Tous les soldats tombés au front n’ont pas eu droit à une inhumation. C’est le cas des très nombreux « disparus », corps évanouis dans la terre qu’ils défendaient (21 disparus à Treillières). On l’a vu en commençant, avec le cas de Pierre-Marie Duflanc, les familles averties de la « disparition » d’un proche espèrent qu’il soit prisonnier, empêché de communiquer pour quelque raison. Aussi lance-ton des avis de recherche

Louis-Marie Bernard, de Treillières, est porté disparu le 10 mai 1915. Le 17 juillet suivant, la famille reçoit le télégramme officiel lui annonçant la terrible nouvelle; mais celle-ci ne se résigne pas à cette disparition et demande, par l’intermédiaire de la mairie, à ce que l’ambassadeur à Berlin d’un pays neutre (l’Espagne) vérifie si leur fils n’est pas prisonnier en Allemagne. Hélas !

            Pour avoir la liste des prisonniers de guerre français en Allemagne, autorités laïques et religieuses se démènent. Le curé Paquelet, à Treillières, contacte tantôt l’Agence du prisonnier de guerre, mise en place par un groupe de députés, tantôt le Vatican. Le 13 avril 1916 il écrit au pape Benoît XV pour lui soumettre une liste de 13 disparus de sa paroisse dont il espère des nouvelles. Le 20 avril suivant un des Secrétaires d’Etat du Vatican lui répond que des recherches allaient être entreprises. Elles ne donneront rien.

            Des nouvelles des disparus arrivent parfois par le biais de la Croix-Rouge. Le 30 janvier 1918, celle-ci prie le maire de Treillières d’avertir la famille de Jean-Marie Deniaud que : « Une liste officielle allemande N° Z.N.B., fait connaître que l’on a recueilli sur le champ de bataille une plaque d’identité portant les inscriptions suivantes : Deniaud Jean Marie 1908 Nantes 1095 – 05973 ».

            Après la fin des combats, et jusqu’en 1935, on recherche et l’on retrouve, des restes de disparus. C’est le cas de Jean Marie Brard disparu au combat le 28 septembre 1915, présumé prisonnier, dont la dépouille est retrouvée en septembre 1920.

            Les familles de disparus vivront des heures angoissantes jusqu’au retour des prisonniers de guerre, en 1919. Ce sera pour elles la fin des illusions et le début d’un long et difficile  deuil.

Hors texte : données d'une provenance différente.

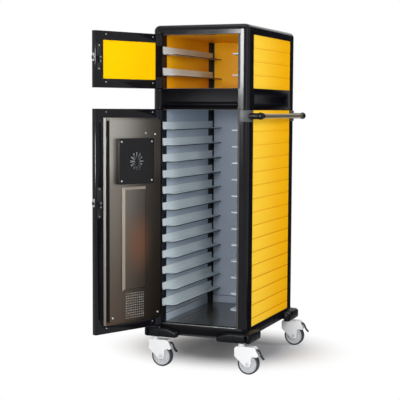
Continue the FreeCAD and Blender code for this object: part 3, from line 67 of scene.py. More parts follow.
DOOR_INNER, DOOR_MIDDLE, DOOR_EDGE = -0.0025, -0.015, 0.198
DOOR_STILE, DOOR_RAIL = 0.045, 0.040
SCREW_INSET, SCREW_RISE = 0.017, 0.005
HINGE_SCREW_X, HINGE_SCREW_NEAR, HINGE_SCREW_FAR = -0.1725, 0.014, 0.042
LATCH_X, LATCH_SCREW_INSET, LATCH_PLATE_WIDTH, LATCH_PLATE_THICK = 0.175, 0.009, 0.024, 0.002
CAM_FACE, CAM_SCREW_DROP = 0.008, 0.019      # inner face of the latch cams, and their second screw
DOORS = {"upper": {"low": 1.306, "high": 1.556, "latch": 1.440, "plate": 0.120},
         "lower": {"low": 0.201, "high": 1.213, "latch": 0.795, "plate": 0.140}}

CASSETTE_FACE, TRAY_STEP, BOX_HALF, WINDOW_HALF = 0.0375, 0.0155, 0.149, 0.153
BOX_LOW, BOX_HIGH, TRAY_LOW, TRAY_HIGH = 0.255, 1.165, 0.241, 1.173
FAN_X, FAN_Z, FAN_COVER_HALF, FAN_COVER_DEPTH, FAN_SCREW_INSET = 0.010, 0.979, 0.1025, 0.022, 0.015
FITTINGS = ((-0.060, 1.104), (-0.116, 1.099), (-0.132, 0.276), (0.132, 0.276))
INLET_LEFT, INLET_BOTTOM, INLET_PITCH, INLET_COLUMNS, INLET_ROWS = -0.045, 0.268, 0.011, 10, 11
INLET_HOLE = 0.0025
DUCT_LEFT, DUCT_RIGHT, DUCT_LOW, DUCT_HIGH = -0.057, 0.081, 0.395, 0.862
DUCT_DEPTH, DUCT_BEVEL = 0.013, 0.010
DUCT_MIDDLE = (DUCT_LEFT + DUCT_RIGHT) / 2

CASTOR_X, CASTOR_Y, CASTOR_TRAIL, WHEEL_RADIUS = 0.216, 0.001, 0.036, 0.050
PEDAL_X, PEDAL_Z = 0.036, 0.112
CASTORS = {"front_left": (-CASTOR_X, CASTOR_Y), "front_right": (CASTOR_X, CASTOR_Y),
           "rear_left": (-CASTOR_X, DEPTH - CASTOR_Y), "rear_right": (CASTOR_X, DEPTH - CASTOR_Y)}

# planks of the yellow cladding: their height, one seam of each compartment, and where the two part
PLANK_PITCH, LOWER_SEAM, UPPER_SEAM, PARTING = 0.062, 1.1725, 1.4935, 1.26

# ---- camera
CAMERA_PLACE = Vector((1.93399, -4.78086, 1.21136)) + SHIFT
CAMERA_YAW, CAMERA_PITCH, CAMERA_ROLL = math.radians(21.955), math.radians(4.62), math.radians(0.308)
PHOTO_FOCAL, PHOTO_WIDTH, SENSOR = 1119.04, 400.0, 36.0


def add_object(name, data):
    """A new object in the scene."""
    made = bpy.data.objects.new(name, data)
    bpy.context.scene.collection.objects.link(made)
    return made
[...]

             C’est pour  aider ces familles, dont les corps des proches avaient soit disparus, soit été enterrés dans des cimetières lointains, à faire leur deuil, c’est pour pallier cette absence des corps, que l’on se décida à élever des monuments aux morts qui, à la différence de ceux, anonymes, érigés après la guerre franco-prussienne de 1870 – 71, porteraient, gravé, le nom (et parfois comme à Treillières, une photo sur une plaque émaillée) des soldats tombés au combat. On reprenait là une démarche initiée par Rudyard Kipling, dont le fils avait disparu à la guerre, et qui écrivit cette phrase qui figure dans les nécropoles britanniques : « Le nom restera pour toujours ».